UCL Library Services has continued to work hard to achieve the ambitious targets set out in the Student Experience Key Performance Area. In this second year of our strategy implementation our focus has been on maintaining momentum with the projects and initiatives that we set out in the strategy. Some of our successes this year include:
One of the key areas of the Student Experience KPA looks at skills development for our students. With pressures on the timetable and students' time being precious, colleagues across Library Services are aware that it can be difficult to integrate skills training into the student learning experience. However, our training provides students with an awareness of the thousands of resources that the Library provides and - very importantly - equips them with invaluable research skills that will be useful throughout their careers. A couple of new initiatives highlight efforts being made to increase both the take-up and relevance of our training.
Significant inroads were made to integrate information skills training into the evolving new medical undergraduate curriculum in 2012-13, with multiple points of input in most of the years through the "Use of Evidence" vertical module. Alongside clinical leads and interested students, Library staff at the Royal Free jointly co-ordinated and facilitated a four-week post-finals Student Selected Component on "evidence into practice: quality improvement". This ran in June 2013 for the first time and will be offered again in 2014.

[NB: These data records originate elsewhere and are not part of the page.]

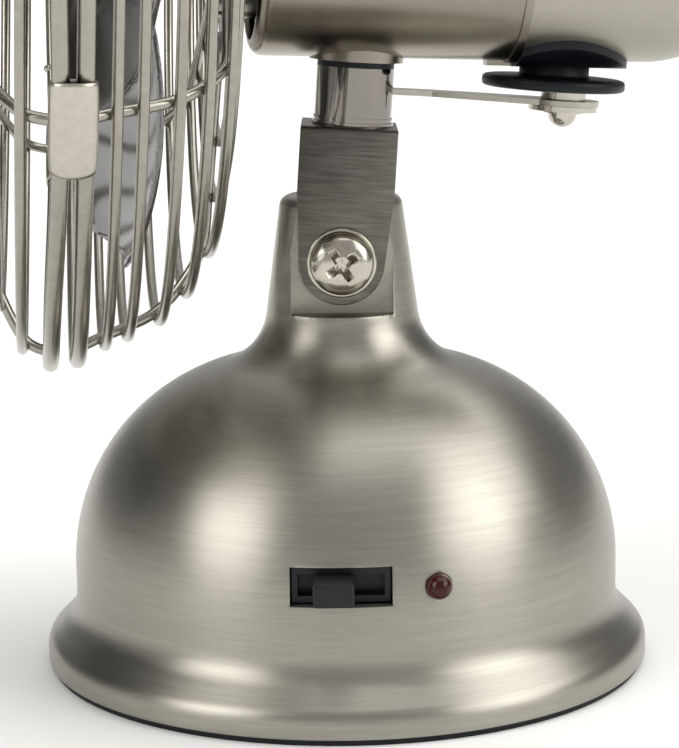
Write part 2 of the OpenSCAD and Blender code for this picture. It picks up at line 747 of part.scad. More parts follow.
module blade() {
    nu = 14;
    nv = 8;
    row = nv + 1;
    face = (nu + 1) * row;
    pts = [for (s = [-1, 1]) for (i = [0:nu]) for (j = [0:nv])
        blade_pt(i / nu, 2 * j / nv - 1) + [0, s * blade_t / 2, 0]];
    quads = [for (i = [0:nu - 1]) for (j = [0:nv - 1]) let (a = i * row + j) [a, a + 1, a + row + 1, a + row]];
    rim = concat([for (j = [0:nv]) j], [for (i = [1:nu]) i * row + nv],
                 [for (j = [1:nv]) nu * row + nv - j], [for (i = [1:nu - 1]) (nu - i) * row]);
    n = len(rim);
    polyhedron(points = pts, faces = [
        for (q = quads) each [[q[0], q[1], q[2]], [q[0], q[2], q[3]]],
        for (q = quads) each [[q[2] + face, q[1] + face, q[0] + face], [q[3] + face, q[2] + face, q[0] + face]],
        for (k = [0:n - 1]) let (a = rim[k], b = rim[(k + 1) % n])
            each [[a, a + face, b + face], [a, b + face, b]]]);
}

module fan_blades() {
    color([0.6, 0.6, 0.6]) in_motor() translate([0, -blade_y, 0])
        for (k = [0:blade_count - 1]) rotate([0, 20 + k * 360 / blade_count, 0]) blade();
}

module fan_hub() {
    color([0.6, 0.6, 0.6]) in_motor() difference() {
        union() {
            rod_y(11, -hub_y - 1, 9);
            rod_y(7, -hub_y + 7.9, 8);
        }
        rod_y(shaft_r + 0.01, -hub_y - 5, 40);
    }
}

module hub_spinner() {
    color([0.75, 0.75, 0.75]) in_motor() translate([0, -hub_y - 1.05, 0]) rotate([90, 0, 0]) difference() {
        intersection() {
            cylinder(r = 8, h = 11);
            translate([0, 0, -1]) sphere(r = 12);
        }
        translate([0, 0, -1]) cylinder(r = shaft_r + 0.02, h = 10.1);
    }
}

// ---- guard -----------------------------------------------------------------

mount_y = 28.8;
mount_r = 26;

module guard_mount() {
    color([0.6, 0.58, 0.55]) in_motor() difference() {
        union() {
            rod_y(mount_r, -mount_y, 1.2);
            for (a = [0:90:270]) rotate([0, a, 0]) translate([16, 0, 0]) rod_y(3, -mount_y + 1.1, mount_y - 1.15 - plate_y);
        }
        rod_y(10.5, -40, 30);
        for (a = [0:90:270]) rotate([0, a, 0]) translate([16, 0, 0]) rod_y(1.6, -40, 30);
    }
}

module guard_screws() {
    color([0.75, 0.75, 0.74]) in_motor() for (a = [0:90:270]) rotate([0, a, 0]) translate([16, 0, 0]) {
        rod_y(1.2, -mount_y - 1, mount_y + 1 - plate_y + 2.6);
        rod_y(2.8, -mount_y - 1.7, 1.65);
    }
}

module guard_ring(g) {
    translate([0, -g[1], 0]) rotate([90, 0, 0]) rotate_extrude($fn = 120)
        translate([g[0], 0]) circle(d = g[2], $fn = 20);
}

// Point of a support wire at ring g, moved inwards by inset and rearwards by push
function spoke_pt(g, inset, push) = [g[0] - inset, -g[1] + push];

// Unit normal of a path at point i
function path_n(p, i) = let (v = p[min(i + 1, len(p) - 1)] - p[max(i - 1, 0)]) [-v[1], v[0]] / norm(v);

// Six support wires that follow a path, [radius, y], in planes through the fan axis
module spokes(path) {
    half = thin_wire / 2;
    last = len(path) - 1;
    outline = concat([for (i = [0:last]) path[i] + half * path_n(path, i)],
                     [for (i = [0:last]) path[last - i] - half * path_n(path, last - i)]);
    for (a = spoke_angles) rotate([0, -a, 0]) translate([0, 0, -half])
        linear_extrude(thin_wire) polygon(outline);
}

front_path = [[20, -88.2], for (g = front_rings)
    spoke_pt(g, g[0] > 75 ? 1.9 : 1.1, g[0] > 75 ? 0.4 : 1.5), [rim_r - 2.4, -rim_y - 0.3]];
rear_path = [[rear_rim[0] - 2.4, -rear_rim[1] + 0.3], for (g = rear_rings)
    spoke_pt(g, g[0] > 60 ? 1.5 : 0.3, g[0] > 60 ? -1.1 : -1.85), [mount_r - 4, -mount_y - 0.9]];

module guard_front_rings() {
    color([0.6, 0.58, 0.55]) in_motor() {
        for (g = front_rings) guard_ring(g);
        guard_ring([rim_r, rim_y, rim_wire]);
    }
}

module guard_front_spokes() {
    color([0.6, 0.58, 0.55]) in_motor() spokes(front_path);
}

module guard_rear_rings() {
    color([0.6, 0.58, 0.55]) in_motor() {
        for (g = rear_rings) guard_ring(g);
        guard_ring(rear_rim);
    }
}

module guard_rear_spokes() {
    color([0.6, 0.58, 0.55]) in_motor() spokes(rear_path);
}

// Round cover at the centre of the front guard, slightly domed
module guard_badge() {
    color([0.6, 0.58, 0.55]) in_motor() translate([0, -88.4, 0]) rotate([90, 0, 0])
        rotate_extrude($fn = 120) {
            square([23, 1.2]);
            intersection() {
                square([20, 5]);
                translate([0, -55.9]) circle(r = 60, $fn = 720);
            }
        }
}

module guard_clips() {
    color([0.75, 0.74, 0.71]) in_motor() for (a = clip_angles) rotate([90, 0, 0]) rotate([0, 0, a - clip_span / 2])
        rotate_extrude(angle = clip_span, $fn = 120) difference() {
            clip_section(0.75);
            clip_section(0.1);
        }
}

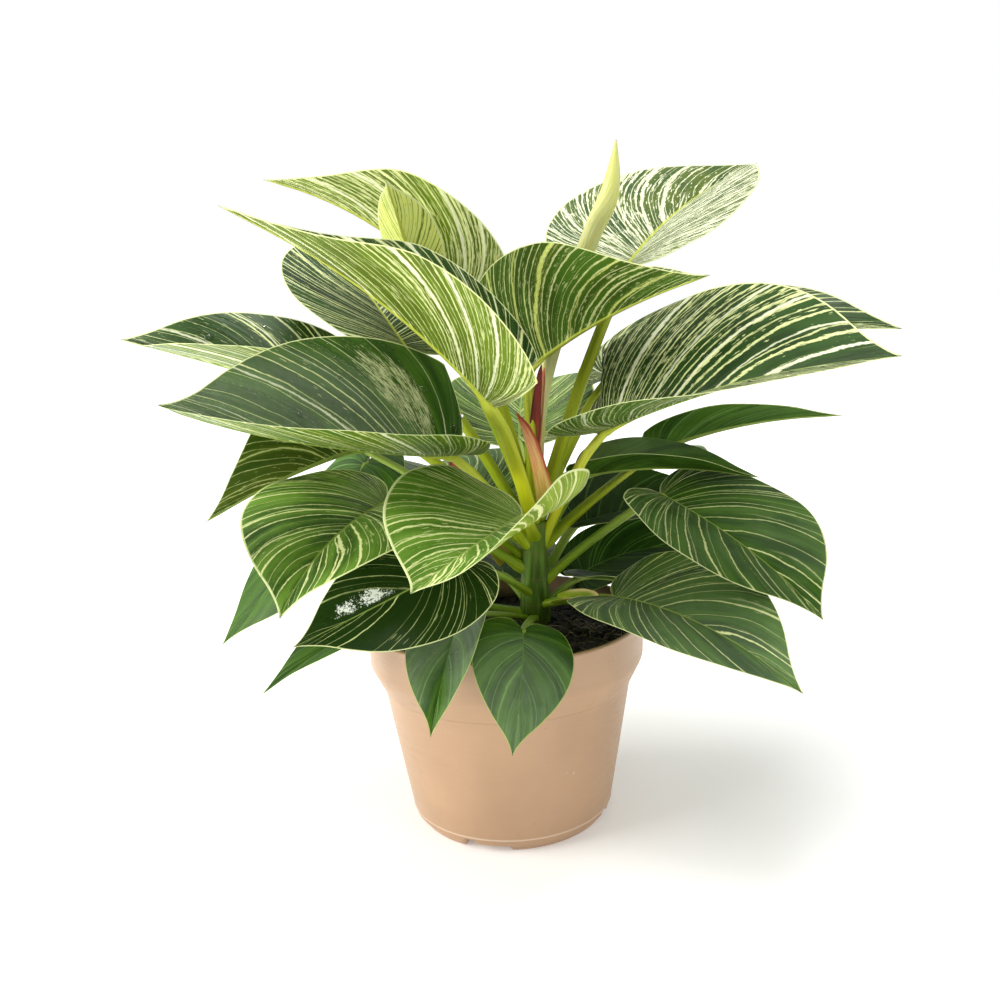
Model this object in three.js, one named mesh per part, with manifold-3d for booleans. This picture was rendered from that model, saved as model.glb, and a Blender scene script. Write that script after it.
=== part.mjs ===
// A philodendron birkin growing in a round nursery pot.
// Millimetres, +Z up. The origin is the middle of the pot's underside, on the surface it stands on.
// The front of the plant faces -Y.

import * as THREE from "three";
import Module from "manifold-3d";

const wasm = await Module();
wasm.setup();

const GAP = 0.3; // air between two solids that touch
const DEG = Math.PI / 180;

// Pot
const POT_SIDES = 36;
const POT_HEIGHT = 105;
const RIM_RADIUS = 70;
const RIM_BAND = 20; // height of the wide band under the rim
const NECK_HEIGHT = 73; // the band has tapered in to the body by here
const NECK_RADIUS = 63;
const BASE_RADIUS = 51; // outside of the wall at its lower edge
const WALL = 2;
const FLOOR_TOP = 5;
const FOOT_HEIGHT = 3.2; // the wall and the floor end this high, and the feet go on down
const FOOT_WIDTH = 7;
const FEET = 4;
const FOOT_GAP = 23; // between one foot and the next
const FOOT_GAP_TURN = -16; // degrees from +X to the middle of one of the gaps
const BOSS_RADIUS = 13; // flat pad in the middle of the underside
const DRAIN_WIDTH = 6; // one drain slot in each gap, through the floor and the wall's lower edge
const DRAIN_LENGTH = 12;
const DRAIN_OFFSET = -8; // along the gap from its middle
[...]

Library staff at the Royal Free have been working closely with AcaMedics, a student group who are committed to increasing medical students' experience of research during their coursework. Following a pilot in 2011-12 the project was expanded in 2012-13, with library staff providing support by providing seminars on research skills, literature reviews and small primary studies being on offer in addition to clinical audits carried put by participants. Library staff were also invited to sit on the selection panel for the project. Student feedback on the seminars was extremely positive: "Well pitched. Doesn't need improvement. Good job."
Elsewhere, colleagues in the Arts, Humanities and Social Sciences Team created new webpages to help direct new students arriving at UCL to essential information about Library Services. The "Getting Started" pages were complemented by a new bookmark (pictured above) that was distributed to new students at the start of session 2013/14 or in advance via departmental mailings sent before they arrived at UCL.
Highlighting just how active academic support colleagues have been in developing new approaches to information skills training, Lisa Flint, Subject Librarian for the Faculty of Life Sciences has published an article.
“My article looks at changing the format of a well-established information skills session for first-year biochemistry students, to improve its design, delivery and the overall learning experience for the students. It originated as a 5 minute presentation in a 'Teachmeet' session at a conference for the University Health and Medical librarians group, and was developed into an article later that year. The piece raises the discussion of generic verses subject-based information skills training as well as exploring different methods of active learning.”
Article reference: Flint, L. (2013), 'Letting them loose!' A different approach to a biochemistry post-exam training session. Health Information & Libraries Journal, 30: 83.87. doi: 10.1111/hir.12013
Self-service book borrowing
Other strategic goals remain on track. Library Services has successfully achieved funding to extend self-service to further sites over the coming years. I hope that next year we will be able to report on the implementation of self-service in the Main Library, which we know from our Library Survey and frequent feedback from students is a high priority. This is currently scheduled to take place in Summer 2014 and will enable us to extend services to complement the already extended opening hours in the Main Library. Plans for other sites will be developed over the coming months.
Online reading lists
"Your service is tip-top!!" is a comment received from an academic colleague in Psychology and Language Science who began using ReadingLists@UCL during the past year. Use of the service to support taught courses continues to increase, with 34% of courses having a list in the system by the end of session 2012/13.
Using Special Collections materials in taught courses
Finally, despite the geographic location of the collections, colleagues in Special Collections continue to work with departments to ensure that students are able to engage with the wealth of materials available. During 2012/13, materials from Special Collections support teaching on 20 courses across UCL. Engagement activities set for 2013/14 will help to further promote these excellent collections.